I am not necessarily arguing here that Lebanese speak a "different" language, I think it is reasonable to call Lebanese dialect: Arabic, Lebanese Arabic, or Lebanese as it is quite literally all of these at once, it's not a huge deal. What I take issue with is the methodology of this article particularly, the other three you wrote were quite good and convincing. The absence of evidence does not equal the evidence of absence, and when speaking about Semitic words one needs to be very careful about extrapolating where "ambiguous" words "may" come from because Northwest Semitic languages are dangerously understudied (since we know many of these groups didn't leave behind stone inscriptions). This is my point of contention, the idea that the ambiguous terms need not be subject to further meaningful analysis. Relegating these interesting terms to "likely Arabic" is too hasty and too political for my liking, (even if they very well may be in the end); it starts to err into Talebian (emotional and reckless) thinking. I think the linguistics of the ancient Northwest Semitic languages is a topic that deserves far more steam & historical weight towards it. Otherwise, I am inclined to agree with you that identification is a combination of many aspects and it is (mostly) held up by being self-constructed, so it need not matter in that sense as Lebanese Arabic is a dialect of Arabic.

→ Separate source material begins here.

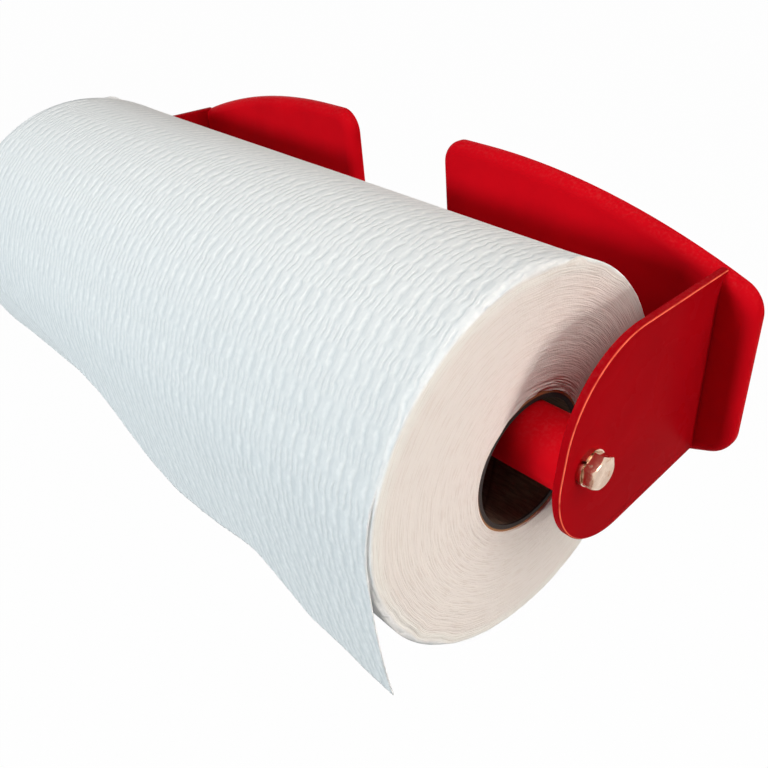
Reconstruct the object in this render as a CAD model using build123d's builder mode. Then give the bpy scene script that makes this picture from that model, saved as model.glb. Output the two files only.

After all, Maltese is highly mutually intelligible (depending on thickness of accent) to many Levantine and North African dialectical speakers, when understanding Italian or another Latin or romance language, the level of comprehension of Maltese can rise to a comfortable 90%. The labels here are largely political, what matters more is where the languages directly descended from and how they evolved. The Semitic family is a broad one, not all Aramaic dialects are mutually intelligible and not all Arabic dialects are mutually intelligible. I think the arguments made in the other 3 articles that dispel the structure of Taleb's arguments are highly cogent so well done on that front.